Having spent over an hour walking through toys 'r' us considering gift options for my eight year old offspring, here is a brief list of things I would buy and play with myself if they came in adult sizes;
Ninja costume
Star Wars® Stormtrooper® costume
Remote controlled 'Aerohawk®' twin blade helicopter
Blue Power Ranger® costume
Blow up Wading Pool with palm tree and slippery dip
Electronic Dance Mat for Playstation®
Pink Power Ranger® costume


I bought a real dinosaurs tooth fossil recently, with invoice & note of authenticity, as it is something I have always wanted. There is a quarry a short drive away that my 9yo son and I go to and explore sometimes. When we went there last, I suggested we dig for fossils and miraculously 'found' the dinosaur tooth (thinking it would be a big deal to him) but he stated 'No, it's just a rock'. When I swore I was positive that it is was a 'saurischian tooth from the mesozoic era', he replied that I had "made that up" and for me to "throw it away". I cannot prove to him that it is a real dinosaur tooth without divulging the invoice and he is never seeing that as I would have to explain why I didn't buy a playstation 3 instead of a 70 million yo fossil. Occasionally he picks it up and gives me a disdaining look. Also, I bought some NASA mission badges a while back off ebay. He asked me if they had been in space and I had to admit that they hadn't and he stated "Well that's just weak then".

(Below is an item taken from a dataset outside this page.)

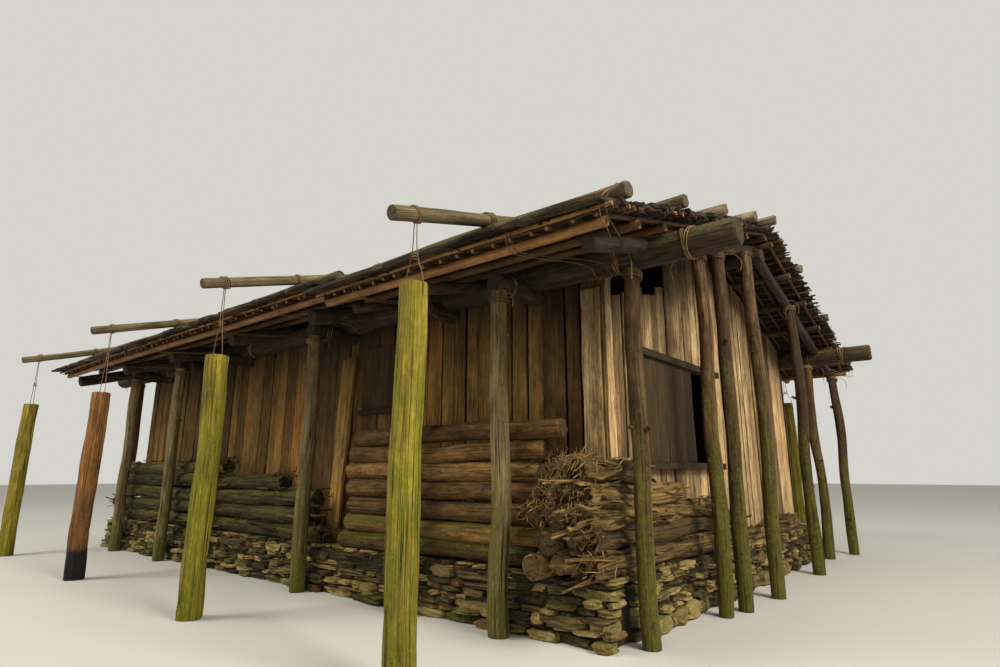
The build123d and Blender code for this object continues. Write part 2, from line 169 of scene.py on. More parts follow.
class Wire:
    """A shader socket that adds Math nodes when it is used in an expression."""

    def __init__(self, finish, socket):
        self.finish = finish
        self.socket = socket

    def math(self, operation, *values, clamp=False):
        settings = {"operation": operation, "use_clamp": clamp}
        return self.finish.node("ShaderNodeMath", settings, dict(enumerate(values)))

    def __add__(self, other):
        return self.math("ADD", self, other)

    def __sub__(self, other):
        return self.math("SUBTRACT", self, other)

    def __rsub__(self, other):
        return self.math("SUBTRACT", other, self)

    def __mul__(self, other):
        return self.math("MULTIPLY", self, other)

    __radd__ = __add__
    __rmul__ = __mul__

    def held(self):
        """The value kept between 0 and 1."""
        return self.math("ADD", self, 0.0, clamp=True)

    def over(self, edge, softness):
        """0 well under an edge and 1 well over it, with a soft step between."""
        return ((self - edge) * (1 / softness)).held()


class Finish:
    """A material whose nodes are added as they are asked for."""

    def __init__(self, name):
        self.material = bpy.data.materials.new(f"{name}_finish")
        self.material.use_nodes = True
        self.tree = self.material.node_tree
        self.tree.nodes.clear()

    def node(self, kind, settings=None, inputs=None, output=0):
        """One node, its settings made first and then its sockets filled or linked."""
        made = self.tree.nodes.new(kind)
        for key, value in (settings or {}).items():
            setattr(made, key, value)
        for key, value in (inputs or {}).items():
            if isinstance(value, Wire):
                self.tree.links.new(value.socket, made.inputs[key])
            else:
                made.inputs[key].default_value = value
        return Wire(self, made.outputs[output])

    def attribute(self, name, output="Fac"):
        return self.node("ShaderNodeAttribute", {"attribute_name": name}, output=output)

    def stretched(self, vector, scale):
        return self.node("ShaderNodeVectorMath", {"operation": "MULTIPLY"}, {0: vector, 1: scale})

    def noise(self, vector, scale=1.0, detail=3.0, roughness=0.55, distortion=0.0):
        inputs = {"Vector": vector, "Scale": scale, "Detail": detail}
        inputs.update({"Roughness": roughness, "Distortion": distortion})
        return self.node("ShaderNodeTexNoise", None, inputs)

    def ramp(self, factor, stops):
        """A colour ramp from (position, colour) stops."""
        wire = self.node("ShaderNodeValToRGB", None, {"Fac": factor})
        elements = wire.socket.node.color_ramp.elements
        while len(elements) < len(stops):
            elements.new(1.0)
        for element, (position, colour) in zip(elements, stops):
            element.position = position
            element.color = colour
        return wire

    def mix(self, factor, first, second, blend="MIX"):
        settings = {"data_type": "RGBA", "blend_type": blend}
        return self.node("ShaderNodeMix", settings, {0: factor, 6: first, 7: second}, output=2)

    def place(self):
        """Object coordinates, which are the house's own."""
        return self.node("ShaderNodeTexCoord", output="Object")

    def facing_up(self):
        """How far the surface faces the sky, from -1 to 1."""
        normal = self.node("ShaderNodeNewGeometry", output="Normal")
        return self.node("ShaderNodeSeparateXYZ", None, {0: normal}, output="Z")

    def surface(self, colour, roughness, height, depth):
        """The closing shader, bumped by a height between 0 and 1 that stands for a depth in metres."""
        bump = self.node("ShaderNodeBump", None, {"Strength": 1.0, "Distance": depth, "Height": height})
        inputs = {"Base Color": colour, "Roughness": roughness, "Normal": bump}
        inputs["Specular IOR Level"] = 0.25
        shader = self.node("ShaderNodeBsdfPrincipled", None, inputs)
        self.node_out = self.node_output(shader)
        return self.material

    def node_output(self, shader):
        made = self.tree.nodes.new("ShaderNodeOutputMaterial")
        self.tree.links.new(shader.socket, made.inputs["Surface"])
        return made


def moss_on(finish, colour, grain, fresh=False):
    """A colour with moss in streaks where it is damp, and the moss mask, from a piece's own growth."""
    settings = bpy.context.scene.timber_house
    growth = finish.attribute("moss")
    streaks = finish.noise(finish.stretched(grain, (12.0, 12.0, 2.4)), detail=7.0, roughness=0.74)
    tufts = finish.noise(finish.place(), scale=30.0, detail=4.0, roughness=0.7)
    up = finish.facing_up()
    wet = (streaks - 0.5) * 3.0 + (tufts - 0.5) * 1.5 + up * 0.5 + growth * 1.6
    mask = wet.over(1.55 - settings.moss, 0.62)
    bright = tuple(settings.fresh_moss if fresh else settings.moss_colour)
    green = finish.mix(tufts.over(0.24, 0.6), tuple(settings.moss_shade), bright)
    return finish.mix(mask * 0.85, colour, green), mask


def under_roof(finish):
    """1 close under the roof and 0 well below it: where shade is painted on the boards under the eaves."""
    place = finish.place()
    across = finish.node("ShaderNodeSeparateXYZ", None, {0: place}, output="Y")
    height = finish.node("ShaderNodeSeparateXYZ", None, {0: place}, output="Z")
    room = APEX - across.math("ABSOLUTE", across) * SLOPE - height
    return 1 - room.over(0.2, 0.9)


def end_grain(finish, grain):
    """Growth rings round the middle of a log's end, between 0 and 1."""
    settings = {"wave_type": "RINGS", "rings_direction": "Z"}
    inputs = {"Vector": grain, "Scale": 34.0, "Distortion": 5.0, "Detail": 3.0, "Detail Scale": 2.0}
    return finish.node("ShaderNodeTexWave", settings, inputs, output=1)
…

Girls That have said no Part 5

While I was in a electronics store called Jaycar buying something with blinking lights, a girl approached and asked me a question concerning which network cable would be suitable for her needs. Wanting to appear helpful, I found a large selection of cables and listed the benefits of each. After she explained that the cable needed to be long enough to reach from her neighbours house to hers as her neighbour had offered to share their broadband, I laughed and told her that was the 'stupidest thing I have ever heard and did not know if the store had cables that long' so she asked "Well, can I speak to someone else then?". I looked blank before realising that I was wearing a blue shirt the same colour as the staff that worked there and the whole time I had been helping her she had assumed that I was an employee. After explaining to her that I did not work there and denying that I had been pretending to do so, I asked her out but she said no.

Wave Patterns

If a rocket was projected as a wave pattern, setting up harmonics such that they reconstitute the original relationship at another point of space/time, any variations could be sorted by a 'key' included to ensure the reconstruction was identical. If so, a flight to our nearest star, being only four and half light years away, would effectively only take 4.5 years. Harmonic travel is impossible and I am making it up as I go along but if we did land on new planets, I would like there to be sexy girl aliens.

Girls That have said no Part 6

Around the corner from my place is a 24 hour petrol station thing that I buy what little products I require that don't come in a can (milk) and feed my car (my car is very thirsty and is like having another child in that it is demanding, expensive and problematic. It would be a pretty big child, and made of metal but that is not the point). The point is that a girl started working there and I thought she was really nice but she would serve me and not speak or make eye contact so I asked her if she had a 'carfor'' and she asked me "what's a carfor" to which I replied "driving around in when I am not paying ninety two dollars to feed it" and she laughed in a very strange manner and went back to what looked like counting in binary in her head. After some small talk (which on hindsight she may have taken as admonishing her on the poor choice of video's they sold), I asked her out but she said no.

Spiderman 3

I can get by the escaped convict falling into an open air particle accelerator (we have one in the vacant lot next door and I am always telling my 8 year old to stop playing near it), I can even get by the space slime landing coincidently metres from Peter and jumping on his bike... What I cant get past is Mary Jane. What a fucking bitch. In the first movie she is letting the school bully do her, then she lets the rich guy, then Peter has a turn. In the second movie she goes through about eighteen different guys before abandoning her big expensive wedding after realising Peter is spiderman. In the third film I think she does about sixty guys and whinges a lot about peter saving lives instead of coming to the theatre to watch her crap acting. Why does he put up with her? It makes no sense and is the one glaring discrepancy in an otherwise completely scientifically believable movie.

Girls That have said no Part 7

A lady (aged one hundred and ninety) at the counter at Myers in front of me yelled "My purse" then looked at me and proclaimed "You took my purse" so I said "yes, I took your purse, I collect them." and she started yelling at me and the department manager came over and I had to explain that I was not admitting to the theft, I was being sarcastic. Her purse ended up in one of the many bags she was carrying but she continued to glare at me without so much as an apology. When the girl served me she apologised and I asked her "Why, did you arrange someone to act like an old crazy woman for me?" and she laughed and said that I was funny so I asked her out but she said no.